In fact, it is a disagreeable piece of work for a number of reasons. It attacks Blair from the left not for the almost innumerable things he got wrong but for almost the only big thing that he got right and showed real courage over: the need to stand by America in the war on terrorism. The whole thing driving its hatred is the assumption that Blair was an American puppet (“Poodle” has generally been the term used, far beyond the point of cliché).

Further, it does this with both childishness and the grossest artistic crudity and a personal savagery that seems somehow disgusting even to me. It has been widely advertised as a “sharp satire.” That is one thing it certainly isn’t. Sharp satire is what you get from the likes of Tom Stoppard, with a genuine clash of ideas and argument, not to mention wit. Even Bernard Shaw gave his bad characters good lines. The Trial of Tony Blair, however, is just crude venom, with what is really an anti-American agenda, very much in the line of all those British lefty rantings against Margaret Thatcher. It looks like a revival of the Leninist technique known as “animalization of the enemy.” I think there is a good chance that such a play would simply not have found a producer a few years ago, not because of its politics but because of its forensic infantilism.

Hardly a cliché is left undeployed. Blair is shown haunted by the ghosts of dead Iraqi children (Saddam Hussein’s and the Taliban’s victims somehow fail to make an appearance). The Americans are fatuous and hypocritical swine who abandon the deluded Blair the moment he ceases to be of use to them. While Blair is attacked for sending British troops to Iraq, there is no mention of one of the real indictments that could be made: that is, sending them with inadequate equipment and as part of a force whose whole ethos he and those around him had treated with indifference and contempt. Blair is shown raving that the overthrow of Saddam was a good thing, but he is plainly intended to be regarded as going mad as he says it. It is taken for granted as a self-evident truth that the invasion of Iraq was simply crazed war-mongering by the U.S. that no decent or sane person could have supported.

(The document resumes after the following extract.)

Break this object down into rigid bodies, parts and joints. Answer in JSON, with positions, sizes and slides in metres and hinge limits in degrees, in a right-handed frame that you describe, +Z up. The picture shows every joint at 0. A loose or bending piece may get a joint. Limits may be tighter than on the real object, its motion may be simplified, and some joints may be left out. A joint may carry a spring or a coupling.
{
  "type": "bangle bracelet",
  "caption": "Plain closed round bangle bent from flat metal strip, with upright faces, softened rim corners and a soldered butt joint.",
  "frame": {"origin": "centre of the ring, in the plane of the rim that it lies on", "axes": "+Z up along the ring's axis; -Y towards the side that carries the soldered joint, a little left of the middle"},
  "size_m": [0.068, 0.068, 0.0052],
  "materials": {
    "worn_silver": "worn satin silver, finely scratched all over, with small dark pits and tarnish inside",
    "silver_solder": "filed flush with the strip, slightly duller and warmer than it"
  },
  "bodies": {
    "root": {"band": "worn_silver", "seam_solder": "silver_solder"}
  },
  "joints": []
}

Blair is gleefully shown being ridiculed by his publisher over a paranoid and unsaleable book of memoirs, facing financial ruin, being betrayed by (and betraying) Gordon Brown, sneered at and abandoned by his wife, being arrested for war-crimes, finger-printed, swabbed for DNA while being ridiculed by a policeman over the number of Iraqis he has killed, and shouted at by a magistrate in court at an extradition hearing (highly unlikely behavior towards an ex-Prime Minister). He is locked in a cell, suffers a heart attack, and is forced to lie in a hospital bed in the proximity of excrement, is then mocked and ridiculed by Gordon Brown again, and finally deported as a prisoner to Europe to face trial in the International Criminal Court — the film-makers plainly regret that because the U.S. has not recognized the ICC George Bush can’t be there beside him.

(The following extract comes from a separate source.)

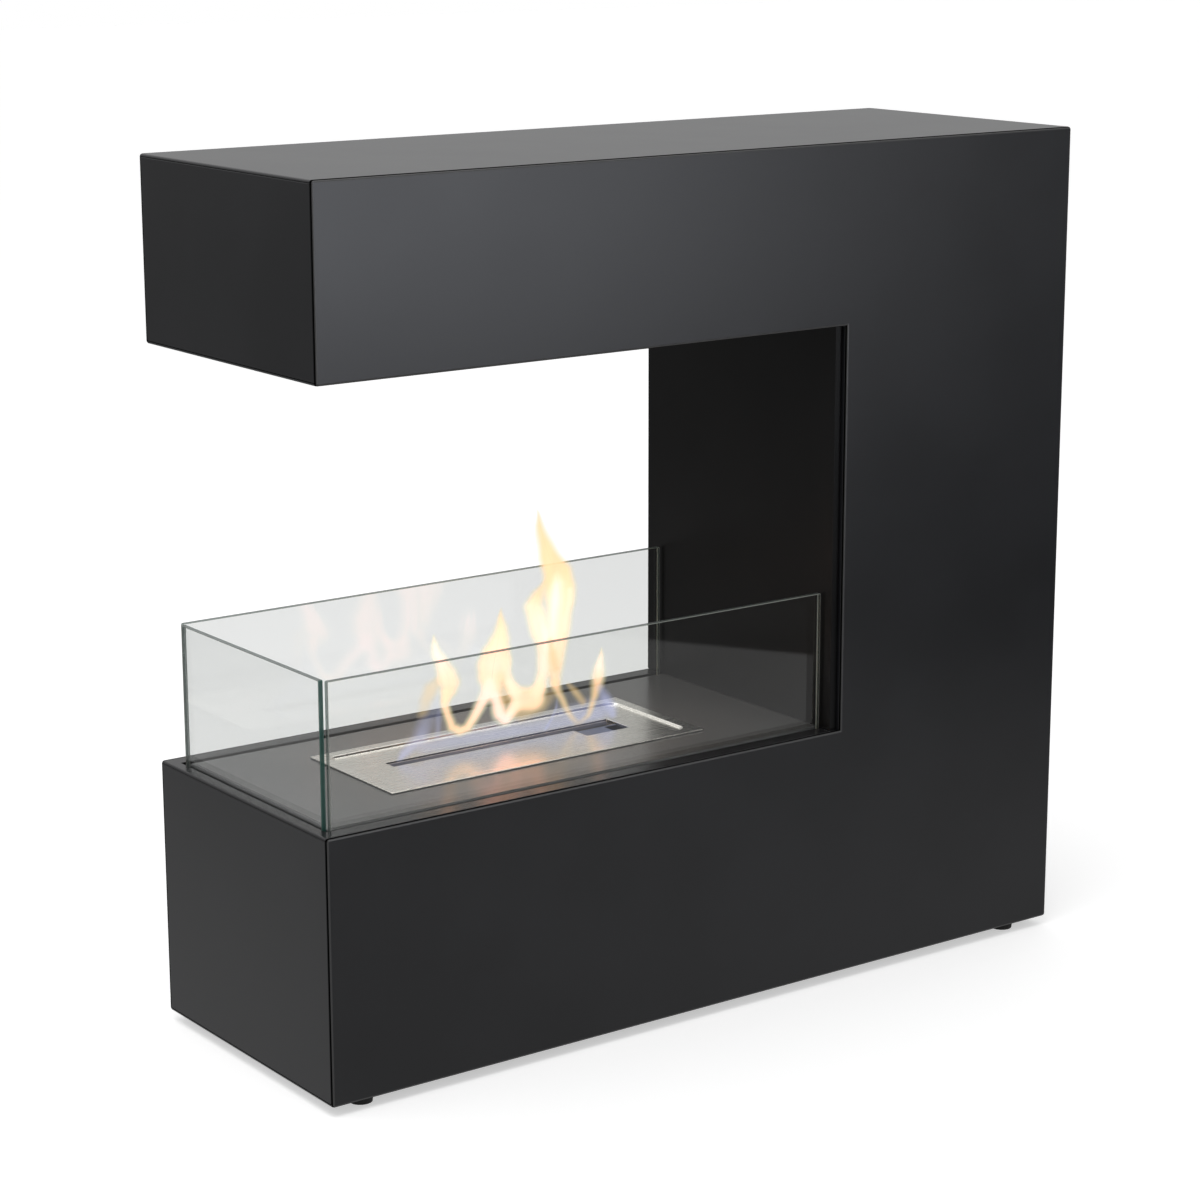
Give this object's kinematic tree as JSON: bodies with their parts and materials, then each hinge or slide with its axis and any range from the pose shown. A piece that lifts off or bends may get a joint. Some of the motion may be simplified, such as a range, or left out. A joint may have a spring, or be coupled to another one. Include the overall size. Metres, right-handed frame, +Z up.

When he is summoned to the American Embassy someone mockingly suggests it is because the Americans want to make him President. He is shown as taking this seriously and replying that it is impossible because he is not an American citizen. All this is so over the top that a bare recapitulation of it sounds farcical — in fact some sort of successful farce could have been written along these lines — but it is all done with that kind of leftist earnestness that is entirely devoid of humor, subtlety, or even self-awareness. I have never seen anything so redolent of George Orwell’s “Two-Minute Hate” in 1984. There is a mental atmosphere of Stalinism or Chinese literature in its Maoist days about it. Mark you, while there is no doubt you are meant to end the play hating Blair, it is dubious that this is the effect such overkill actually achieves. I can imagine a subtler piece being more effective by far, and — Heaven knows! — there is more than enough that Blair could be legitimately attacked on.

And yet, in a way, there is a kind of poetic justice in this, though not of the kind that the makers of the play would have had in mind. I mentioned above the coarsening and lowering of British cultural standards under New Labour and the way the Gramscian Left has been given its head. In the sheer crudity of its viciousness this play is one of Blair’s, and New Labour’s, authentic children.